Not many shows begin with a grinning Italian trying to milk members of the audience (never been gladder we didn’t sit on the front row), but this wry, witty, gentle show just wants to tell you a story (several, actually), and get you as excited about stories and people and human nature as its exuberant cast are. When the cast sticks to simple, brilliant storytelling, it is very successful. You can feel the joy of sharing these stories vibrating from them, filling the Arcola’s tiny space with tales from Japan, Senegal, India, France and others.

This really is story-telling at its best – soothing, playful, laugh-out-loud funny, the show is superb. Kathryn Hunter is extraordinary, as ever. Without wishing to sound pompous, it really does feel like a privilege to watch her, especially in such a small space – her contortions made me wince, her dancing is beautiful.
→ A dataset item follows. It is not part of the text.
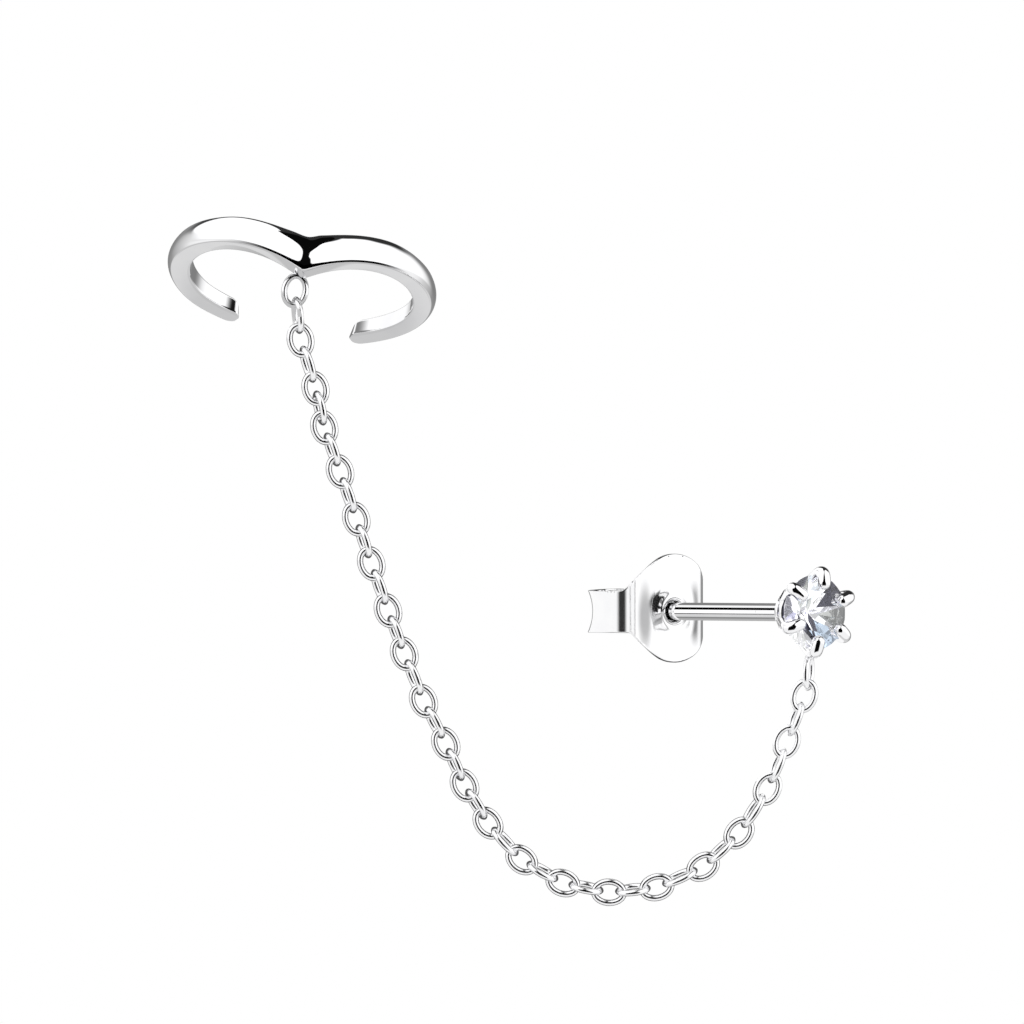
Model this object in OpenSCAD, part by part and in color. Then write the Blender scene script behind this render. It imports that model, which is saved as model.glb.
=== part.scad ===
// Ear chain earring: a stud with a round crystal, a scroll nut on its post,
// a fine cable chain and an open ear cuff with a wishbone front.
// Millimetres. The origin is on the post's axis at the setting's back face.
// The post runs along +Y, the crystal faces -Y and +Z is up. The chain hangs
// in an upright plane that is turned about Z from the crystal's own plane.

/* [Crystal] */
// Diameter of the crystal at its girdle
stone_d = 3.0; // [2.8:0.1:3.2]
// Width of the table as a share of the diameter
table_share = 0.57; // [0.53:0.01:0.62]
// Height of the crown
crown_h = 0.45; // [0.35:0.01:0.5]
// Depth of the pavilion
pavilion_h = 1.29; // [1.1:0.01:1.3]

/* [Setting] */
// Number of prongs
prongs = 6; // [4:1:6]
// Diameter of one prong
prong_d = 0.52; // [0.4:0.02:0.6]
// Distance from the setting's back face to the crystal's girdle
girdle_y = 1.6; // [1.58:0.01:1.7]
// Turn of the first prong from the +X side
prong_turn = 83.2; // [0:0.1:120]
// Diameter of the base disc
base_d = 1.7; // [1.4:0.1:2]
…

In short, she is utterly mesmerising. You physically cannot look away, and her deep, soothing voice is captivating.

Patrice Naiambana is another performer who shines. His stage presence is commanding to the point where he would threaten to overshadow lesser compatriots. His movement is precise but fluid, his voice mellifluous, and his stories charming. He’d be better off sticking to Gilles Aufay’s poetic script and dropping the ad libs, but he is a wonderfully big presence in a small space. Marcello Magni (who, the programme notes inform, rather delightfully also voices Pingu!) switches from clowning to serious in a blink, and is charismatic and clever as a performer. I wonder if his dual role as both actor and director has diluted his energy a tad – there were moments that could have benefitted from a totally outside eye, perhaps, which Magni was too close to to see.

The music is stunning, and an integral part of the performance. Tunde Jegede on kora and cello plays skillfully, making the liquid, magical sounds suit the story and mood perfectly. David Bartholomew Soroczynski is charming as both actor and musician, lending a vibrancy to proceedings with his expert accordion playing.

Sophie Jump’s design is simple in the extreme, putting the pressure on the ensemble to bring these worlds to life, a challenge they rise to brilliantly. The stories don’t always slot together as neatly as one would like, but they are each a complete world on their own, which is impressive in itself. The inventive, physical style takes us from French hospital to Senegalese village effortlessly, and the ensemble works hard to share these stories.

The show is sweet without tipping into nauseating, and stays just the right side of moralising. Each story carries a message about humanity, but it is mostly dealt with lightly. Any hammering home of the central message would have deadened a light-hearted but poignant evening. Instead, we are offered these stories as things that are valuable in and of themselves, and left to draw our own conclusions about deeper meanings.